---- Provided data

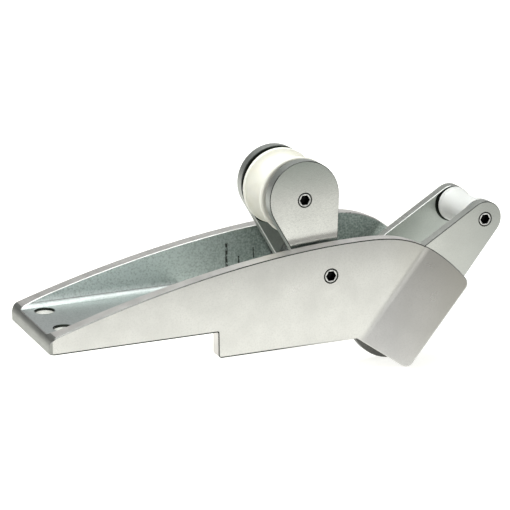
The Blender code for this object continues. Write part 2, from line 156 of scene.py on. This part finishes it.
# Studio
FLOOR_Z = -31.5 * MM
FLOOR_SIZE = 8.0
FLOOR_COLOUR = (0.52, 0.52, 0.50)
FLOOR_GLOW_COLOUR = (1.0, 0.995, 0.96)
FLOOR_GLOW = ((-0.46, 0.0), (-0.37, 0.14), (-0.26, 0.76), (-0.16, 0.80), (0.30, 0.95))
FRONT_LIGHT = 1.30            # radiance of the surroundings at eye level, in front
BACK_LIGHT = 0.95             # and behind
CEILING_SHADE = 0.15          # share of that left from CEILING_START up
CEILING_START = 0.60
FLAG_DIRECTION = Vector((-0.45, 0.85, 0.25))   # dark flag behind, to the left
FLAG_EDGE = 0.80
FLAG_SHADE = 0.30
SOFTBOX_LENGTH = 0.90
SOFTBOX_WIDTH = 0.72
SOFTBOX_PLACE = Vector((0.04, 0.04, 0.70))
SOFTBOX_POWER = 7.6
SOFTBOX_COLOUR = (0.96, 1.0, 0.985)


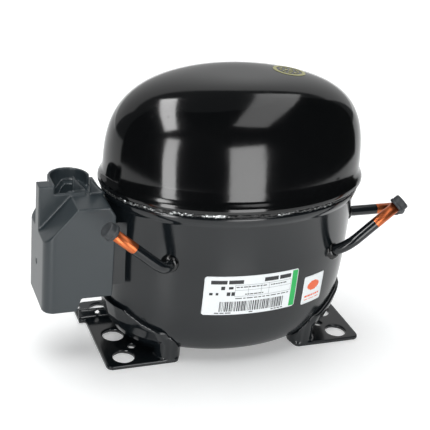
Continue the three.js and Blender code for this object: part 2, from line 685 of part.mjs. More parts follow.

--------

Brief: Exact output of every entry is required.

Response:
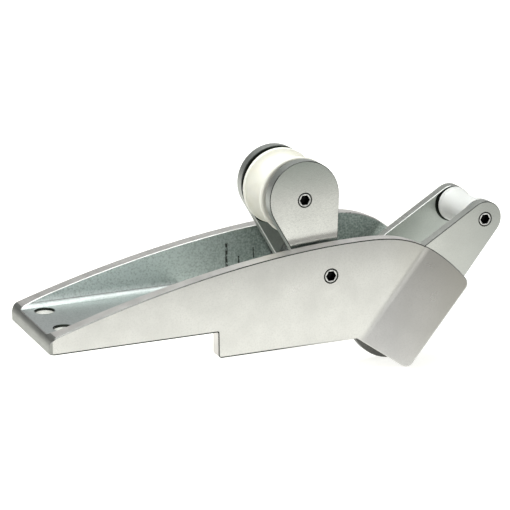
The Blender code for this object continues. Write part 2, from line 156 of scene.py on. This part finishes it.
# Studio
FLOOR_Z = -31.5 * MM
FLOOR_SIZE = 8.0
FLOOR_COLOUR = (0.52, 0.52, 0.50)
FLOOR_GLOW_COLOUR = (1.0, 0.995, 0.96)
FLOOR_GLOW = ((-0.46, 0.0), (-0.37, 0.14), (-0.26, 0.76), (-0.16, 0.80), (0.30, 0.95))
FRONT_LIGHT = 1.30            # radiance of the surroundings at eye level, in front
BACK_LIGHT = 0.95             # and behind
CEILING_SHADE = 0.15          # share of that left from CEILING_START up
CEILING_START = 0.60
FLAG_DIRECTION = Vector((-0.45, 0.85, 0.25))   # dark flag behind, to the left
FLAG_EDGE = 0.80
FLAG_SHADE = 0.30
SOFTBOX_LENGTH = 0.90
SOFTBOX_WIDTH = 0.72
SOFTBOX_PLACE = Vector((0.04, 0.04, 0.70))
SOFTBOX_POWER = 7.6
SOFTBOX_COLOUR = (0.96, 1.0, 0.985)


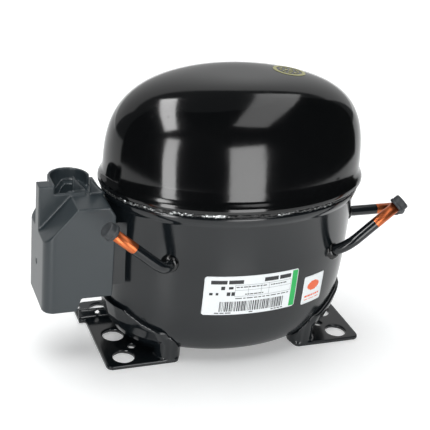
Continue the three.js and Blender code for this object: part 2, from line 685 of part.mjs. More parts follow.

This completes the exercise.